**Exercise details**
Pull each line holding the word "this" from the data.

------

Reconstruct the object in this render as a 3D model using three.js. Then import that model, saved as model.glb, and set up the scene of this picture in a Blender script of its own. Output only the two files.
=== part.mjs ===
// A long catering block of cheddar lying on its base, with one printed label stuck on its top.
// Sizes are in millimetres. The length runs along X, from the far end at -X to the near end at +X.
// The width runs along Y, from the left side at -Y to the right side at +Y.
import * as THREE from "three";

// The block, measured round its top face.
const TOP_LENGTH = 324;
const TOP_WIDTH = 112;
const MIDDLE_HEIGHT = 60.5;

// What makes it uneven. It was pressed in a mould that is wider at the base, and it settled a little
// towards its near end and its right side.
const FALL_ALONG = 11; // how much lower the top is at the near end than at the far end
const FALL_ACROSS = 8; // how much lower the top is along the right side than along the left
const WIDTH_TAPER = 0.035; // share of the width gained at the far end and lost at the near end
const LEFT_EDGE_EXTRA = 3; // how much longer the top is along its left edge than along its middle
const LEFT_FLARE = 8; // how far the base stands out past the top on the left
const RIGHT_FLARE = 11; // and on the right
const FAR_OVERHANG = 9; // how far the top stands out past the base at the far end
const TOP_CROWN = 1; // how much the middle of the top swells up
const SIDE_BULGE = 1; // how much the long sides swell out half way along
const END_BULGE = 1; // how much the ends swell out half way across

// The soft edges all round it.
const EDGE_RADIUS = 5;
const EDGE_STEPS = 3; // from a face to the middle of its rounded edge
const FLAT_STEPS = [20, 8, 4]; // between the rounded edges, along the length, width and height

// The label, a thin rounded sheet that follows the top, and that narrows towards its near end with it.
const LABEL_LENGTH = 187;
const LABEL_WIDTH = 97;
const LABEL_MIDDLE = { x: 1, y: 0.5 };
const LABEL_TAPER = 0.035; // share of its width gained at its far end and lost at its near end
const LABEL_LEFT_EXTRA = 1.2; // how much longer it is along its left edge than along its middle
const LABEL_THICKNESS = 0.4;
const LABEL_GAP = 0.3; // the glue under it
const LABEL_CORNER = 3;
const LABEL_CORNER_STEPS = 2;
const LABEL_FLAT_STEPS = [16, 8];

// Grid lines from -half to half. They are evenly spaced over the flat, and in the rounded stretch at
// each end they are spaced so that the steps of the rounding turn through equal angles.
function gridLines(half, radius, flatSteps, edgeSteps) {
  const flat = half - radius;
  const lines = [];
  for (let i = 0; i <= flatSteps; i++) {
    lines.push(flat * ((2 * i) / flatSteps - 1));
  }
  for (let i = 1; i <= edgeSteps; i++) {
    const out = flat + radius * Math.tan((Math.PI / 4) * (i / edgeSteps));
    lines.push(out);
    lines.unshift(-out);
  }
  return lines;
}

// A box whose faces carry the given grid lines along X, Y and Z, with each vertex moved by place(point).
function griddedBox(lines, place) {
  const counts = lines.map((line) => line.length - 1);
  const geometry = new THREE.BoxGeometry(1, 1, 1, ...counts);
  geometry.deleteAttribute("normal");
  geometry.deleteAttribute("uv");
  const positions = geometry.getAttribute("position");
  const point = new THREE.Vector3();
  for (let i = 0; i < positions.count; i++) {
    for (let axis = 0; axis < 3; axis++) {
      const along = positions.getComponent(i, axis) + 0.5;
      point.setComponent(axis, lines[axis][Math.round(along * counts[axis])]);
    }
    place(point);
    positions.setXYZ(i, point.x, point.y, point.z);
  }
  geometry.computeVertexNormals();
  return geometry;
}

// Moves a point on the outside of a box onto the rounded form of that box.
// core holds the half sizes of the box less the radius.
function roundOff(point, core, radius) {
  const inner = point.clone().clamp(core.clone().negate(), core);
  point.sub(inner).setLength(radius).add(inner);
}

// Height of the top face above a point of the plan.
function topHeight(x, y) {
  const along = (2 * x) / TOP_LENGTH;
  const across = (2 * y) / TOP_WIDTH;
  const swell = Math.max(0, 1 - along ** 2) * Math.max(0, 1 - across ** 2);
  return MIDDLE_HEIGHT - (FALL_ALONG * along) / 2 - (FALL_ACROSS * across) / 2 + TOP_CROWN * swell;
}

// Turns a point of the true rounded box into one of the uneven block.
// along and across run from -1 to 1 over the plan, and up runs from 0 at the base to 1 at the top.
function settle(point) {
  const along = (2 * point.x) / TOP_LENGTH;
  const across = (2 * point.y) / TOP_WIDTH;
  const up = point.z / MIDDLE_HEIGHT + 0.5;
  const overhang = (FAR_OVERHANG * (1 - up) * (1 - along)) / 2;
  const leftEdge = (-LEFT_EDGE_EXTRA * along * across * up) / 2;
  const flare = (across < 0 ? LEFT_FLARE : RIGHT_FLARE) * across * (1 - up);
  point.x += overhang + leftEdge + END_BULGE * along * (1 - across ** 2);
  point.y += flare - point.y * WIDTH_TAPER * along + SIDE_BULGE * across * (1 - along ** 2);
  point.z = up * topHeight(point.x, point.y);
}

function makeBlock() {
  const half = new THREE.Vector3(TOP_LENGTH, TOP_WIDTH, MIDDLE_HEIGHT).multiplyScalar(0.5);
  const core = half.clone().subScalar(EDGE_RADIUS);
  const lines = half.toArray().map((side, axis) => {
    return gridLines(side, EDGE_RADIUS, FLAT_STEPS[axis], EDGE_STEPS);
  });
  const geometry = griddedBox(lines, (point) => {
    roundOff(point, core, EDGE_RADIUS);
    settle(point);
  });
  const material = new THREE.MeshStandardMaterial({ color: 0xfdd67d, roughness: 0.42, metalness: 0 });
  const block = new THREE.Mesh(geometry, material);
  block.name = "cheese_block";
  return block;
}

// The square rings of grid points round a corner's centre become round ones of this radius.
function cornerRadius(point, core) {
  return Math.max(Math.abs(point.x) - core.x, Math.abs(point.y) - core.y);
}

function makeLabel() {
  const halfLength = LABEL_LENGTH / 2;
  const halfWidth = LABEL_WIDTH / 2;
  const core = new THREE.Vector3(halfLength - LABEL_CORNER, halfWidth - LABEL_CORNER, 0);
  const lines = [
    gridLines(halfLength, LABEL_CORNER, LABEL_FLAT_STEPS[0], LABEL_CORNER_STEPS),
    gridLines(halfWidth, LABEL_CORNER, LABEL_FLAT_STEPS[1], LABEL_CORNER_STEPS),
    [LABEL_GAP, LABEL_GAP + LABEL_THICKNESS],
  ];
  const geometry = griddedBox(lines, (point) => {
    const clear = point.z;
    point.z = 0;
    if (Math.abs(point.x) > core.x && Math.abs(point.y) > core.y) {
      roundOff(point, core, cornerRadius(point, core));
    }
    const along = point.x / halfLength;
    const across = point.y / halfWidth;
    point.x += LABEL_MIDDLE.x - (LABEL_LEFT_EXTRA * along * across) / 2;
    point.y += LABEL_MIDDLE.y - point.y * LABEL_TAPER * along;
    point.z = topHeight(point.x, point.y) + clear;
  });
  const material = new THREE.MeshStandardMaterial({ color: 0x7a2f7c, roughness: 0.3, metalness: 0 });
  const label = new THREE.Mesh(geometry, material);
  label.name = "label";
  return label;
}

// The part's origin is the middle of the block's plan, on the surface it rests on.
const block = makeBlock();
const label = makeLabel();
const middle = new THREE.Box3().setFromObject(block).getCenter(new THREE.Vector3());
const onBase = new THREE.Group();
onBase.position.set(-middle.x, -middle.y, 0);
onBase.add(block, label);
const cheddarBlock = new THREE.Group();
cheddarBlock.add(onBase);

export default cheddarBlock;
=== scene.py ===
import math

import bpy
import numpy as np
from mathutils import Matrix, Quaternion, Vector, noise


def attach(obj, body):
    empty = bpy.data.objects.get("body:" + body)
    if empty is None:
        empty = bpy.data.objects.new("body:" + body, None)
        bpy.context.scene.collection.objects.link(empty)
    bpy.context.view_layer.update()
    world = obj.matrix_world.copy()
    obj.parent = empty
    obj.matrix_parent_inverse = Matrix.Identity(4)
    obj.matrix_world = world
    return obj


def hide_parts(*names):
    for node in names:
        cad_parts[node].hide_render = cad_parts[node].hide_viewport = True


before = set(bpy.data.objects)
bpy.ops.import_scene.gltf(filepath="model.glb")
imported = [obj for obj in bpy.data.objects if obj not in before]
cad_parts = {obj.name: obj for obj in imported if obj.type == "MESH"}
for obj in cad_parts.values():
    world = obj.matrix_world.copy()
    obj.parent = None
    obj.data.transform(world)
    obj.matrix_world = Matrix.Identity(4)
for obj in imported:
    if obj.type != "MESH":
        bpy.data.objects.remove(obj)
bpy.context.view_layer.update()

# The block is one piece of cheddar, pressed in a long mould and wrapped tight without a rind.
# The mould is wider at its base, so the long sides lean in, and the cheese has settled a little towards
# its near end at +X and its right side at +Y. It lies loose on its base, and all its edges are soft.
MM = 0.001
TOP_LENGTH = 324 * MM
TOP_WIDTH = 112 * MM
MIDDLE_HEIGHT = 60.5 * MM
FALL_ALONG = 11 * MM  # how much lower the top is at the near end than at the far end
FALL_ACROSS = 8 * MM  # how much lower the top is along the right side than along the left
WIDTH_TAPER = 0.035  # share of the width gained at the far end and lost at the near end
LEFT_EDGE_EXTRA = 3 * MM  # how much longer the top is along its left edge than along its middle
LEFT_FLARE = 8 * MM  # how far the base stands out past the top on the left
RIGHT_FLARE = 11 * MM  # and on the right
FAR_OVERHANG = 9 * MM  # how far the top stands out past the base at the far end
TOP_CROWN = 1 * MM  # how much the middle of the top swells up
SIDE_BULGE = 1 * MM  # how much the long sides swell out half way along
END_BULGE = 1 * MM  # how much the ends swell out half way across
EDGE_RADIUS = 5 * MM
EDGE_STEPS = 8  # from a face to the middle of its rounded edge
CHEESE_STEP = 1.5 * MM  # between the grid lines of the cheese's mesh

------

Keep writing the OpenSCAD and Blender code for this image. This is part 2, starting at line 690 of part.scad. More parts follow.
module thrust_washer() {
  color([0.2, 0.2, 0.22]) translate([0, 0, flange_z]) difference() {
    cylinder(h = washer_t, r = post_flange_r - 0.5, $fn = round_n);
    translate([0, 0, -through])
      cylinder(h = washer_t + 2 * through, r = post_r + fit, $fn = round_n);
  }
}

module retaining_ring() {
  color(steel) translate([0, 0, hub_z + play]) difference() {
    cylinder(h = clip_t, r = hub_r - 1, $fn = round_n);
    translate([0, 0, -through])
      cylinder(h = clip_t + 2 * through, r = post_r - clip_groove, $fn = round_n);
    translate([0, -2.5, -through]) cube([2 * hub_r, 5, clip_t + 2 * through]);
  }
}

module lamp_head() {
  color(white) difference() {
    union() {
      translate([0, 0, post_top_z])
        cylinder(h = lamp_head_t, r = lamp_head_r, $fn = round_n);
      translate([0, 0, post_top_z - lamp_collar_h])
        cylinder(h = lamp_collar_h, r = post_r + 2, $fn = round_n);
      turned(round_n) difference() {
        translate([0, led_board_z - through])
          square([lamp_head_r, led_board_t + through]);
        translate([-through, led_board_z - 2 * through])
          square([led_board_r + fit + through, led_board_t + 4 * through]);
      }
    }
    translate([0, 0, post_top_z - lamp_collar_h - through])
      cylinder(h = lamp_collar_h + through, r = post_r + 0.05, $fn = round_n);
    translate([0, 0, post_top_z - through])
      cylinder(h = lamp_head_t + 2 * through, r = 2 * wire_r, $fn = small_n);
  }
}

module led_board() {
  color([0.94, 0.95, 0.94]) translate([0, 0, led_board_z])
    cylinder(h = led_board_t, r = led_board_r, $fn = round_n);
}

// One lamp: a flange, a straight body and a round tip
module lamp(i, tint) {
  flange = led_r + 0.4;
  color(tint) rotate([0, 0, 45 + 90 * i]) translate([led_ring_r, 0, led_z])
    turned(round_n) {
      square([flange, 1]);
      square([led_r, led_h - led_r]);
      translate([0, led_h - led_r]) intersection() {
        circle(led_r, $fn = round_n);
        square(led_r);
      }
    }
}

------

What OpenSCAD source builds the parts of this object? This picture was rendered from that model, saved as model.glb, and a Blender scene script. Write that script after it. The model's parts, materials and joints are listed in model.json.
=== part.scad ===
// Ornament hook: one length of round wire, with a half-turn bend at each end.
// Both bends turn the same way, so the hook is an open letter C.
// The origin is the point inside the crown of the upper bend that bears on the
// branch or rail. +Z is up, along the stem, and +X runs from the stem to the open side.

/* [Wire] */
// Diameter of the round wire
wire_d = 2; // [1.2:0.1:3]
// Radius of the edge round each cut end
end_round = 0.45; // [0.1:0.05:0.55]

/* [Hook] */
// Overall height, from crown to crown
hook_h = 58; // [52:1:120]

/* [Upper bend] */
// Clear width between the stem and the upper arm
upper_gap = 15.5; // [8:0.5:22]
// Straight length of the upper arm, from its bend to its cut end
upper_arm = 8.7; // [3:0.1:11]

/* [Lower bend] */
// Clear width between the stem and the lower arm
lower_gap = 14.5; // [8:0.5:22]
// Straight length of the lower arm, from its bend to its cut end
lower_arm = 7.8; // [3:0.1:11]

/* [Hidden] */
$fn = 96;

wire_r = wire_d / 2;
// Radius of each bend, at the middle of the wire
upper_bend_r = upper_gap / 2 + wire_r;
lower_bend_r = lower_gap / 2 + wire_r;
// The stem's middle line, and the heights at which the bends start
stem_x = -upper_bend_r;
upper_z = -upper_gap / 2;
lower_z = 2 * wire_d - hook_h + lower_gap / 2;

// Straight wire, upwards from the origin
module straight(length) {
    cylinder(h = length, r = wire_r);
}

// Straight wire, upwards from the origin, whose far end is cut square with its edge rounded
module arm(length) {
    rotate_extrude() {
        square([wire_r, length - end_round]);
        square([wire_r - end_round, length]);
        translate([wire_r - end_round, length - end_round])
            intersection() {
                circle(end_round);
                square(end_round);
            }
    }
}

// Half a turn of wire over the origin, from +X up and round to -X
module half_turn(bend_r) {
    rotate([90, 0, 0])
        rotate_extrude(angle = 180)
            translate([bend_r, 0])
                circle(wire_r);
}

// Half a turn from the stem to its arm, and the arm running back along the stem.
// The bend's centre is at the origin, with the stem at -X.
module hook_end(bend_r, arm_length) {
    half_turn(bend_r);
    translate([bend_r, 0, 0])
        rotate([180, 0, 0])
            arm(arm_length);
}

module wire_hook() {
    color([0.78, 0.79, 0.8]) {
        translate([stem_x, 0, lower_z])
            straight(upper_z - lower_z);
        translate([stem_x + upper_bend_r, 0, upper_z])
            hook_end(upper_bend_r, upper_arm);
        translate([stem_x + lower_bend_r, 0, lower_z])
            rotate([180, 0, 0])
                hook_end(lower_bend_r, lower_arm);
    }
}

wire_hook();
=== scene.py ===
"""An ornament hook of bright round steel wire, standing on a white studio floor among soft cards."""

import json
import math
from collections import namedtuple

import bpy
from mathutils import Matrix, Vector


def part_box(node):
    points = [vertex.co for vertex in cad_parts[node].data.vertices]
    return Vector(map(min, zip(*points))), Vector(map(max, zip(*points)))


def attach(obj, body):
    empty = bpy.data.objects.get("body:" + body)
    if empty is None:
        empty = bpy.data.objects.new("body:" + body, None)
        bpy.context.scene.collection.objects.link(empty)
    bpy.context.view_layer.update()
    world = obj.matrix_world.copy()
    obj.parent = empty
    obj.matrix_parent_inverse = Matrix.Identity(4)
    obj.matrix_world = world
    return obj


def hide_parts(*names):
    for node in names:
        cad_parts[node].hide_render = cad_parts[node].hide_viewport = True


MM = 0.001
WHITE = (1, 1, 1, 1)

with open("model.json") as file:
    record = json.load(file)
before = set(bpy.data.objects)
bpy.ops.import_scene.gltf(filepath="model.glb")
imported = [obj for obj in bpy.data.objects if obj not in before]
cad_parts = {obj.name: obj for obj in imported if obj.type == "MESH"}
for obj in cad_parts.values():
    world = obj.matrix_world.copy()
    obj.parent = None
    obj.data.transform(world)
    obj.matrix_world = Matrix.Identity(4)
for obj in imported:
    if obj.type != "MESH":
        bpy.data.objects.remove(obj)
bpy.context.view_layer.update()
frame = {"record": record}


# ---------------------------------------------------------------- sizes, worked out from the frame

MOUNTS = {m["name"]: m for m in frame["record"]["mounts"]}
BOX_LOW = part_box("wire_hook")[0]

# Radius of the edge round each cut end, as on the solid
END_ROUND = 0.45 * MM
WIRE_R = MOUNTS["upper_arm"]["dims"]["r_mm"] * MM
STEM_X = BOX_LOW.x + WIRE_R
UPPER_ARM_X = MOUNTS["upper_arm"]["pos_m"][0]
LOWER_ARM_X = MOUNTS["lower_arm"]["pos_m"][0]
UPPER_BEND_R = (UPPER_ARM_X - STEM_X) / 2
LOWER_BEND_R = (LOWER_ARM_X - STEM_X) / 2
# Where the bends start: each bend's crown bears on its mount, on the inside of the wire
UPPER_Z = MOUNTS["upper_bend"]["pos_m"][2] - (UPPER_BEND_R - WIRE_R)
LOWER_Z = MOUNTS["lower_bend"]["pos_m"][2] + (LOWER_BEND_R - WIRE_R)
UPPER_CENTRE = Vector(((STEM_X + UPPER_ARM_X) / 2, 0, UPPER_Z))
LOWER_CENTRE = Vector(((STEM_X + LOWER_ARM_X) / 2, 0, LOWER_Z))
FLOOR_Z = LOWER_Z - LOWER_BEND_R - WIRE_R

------

**Final result**
Reconstruct the object in this render as a 3D model using three.js. Then import that model, saved as model.glb, and set up the scene of this picture in a Blender script of its own. Output only the two files.
// The square rings of grid points round a corner's centre become round ones of this radius.
Keep writing the OpenSCAD and Blender code for this image. This is part 2, starting at line 690 of part.scad. More parts follow.
What OpenSCAD source builds the parts of this object? This picture was rendered from that model, saved as model.glb, and a Blender scene script. Write that script after it. The model's parts, materials and joints are listed in model.json.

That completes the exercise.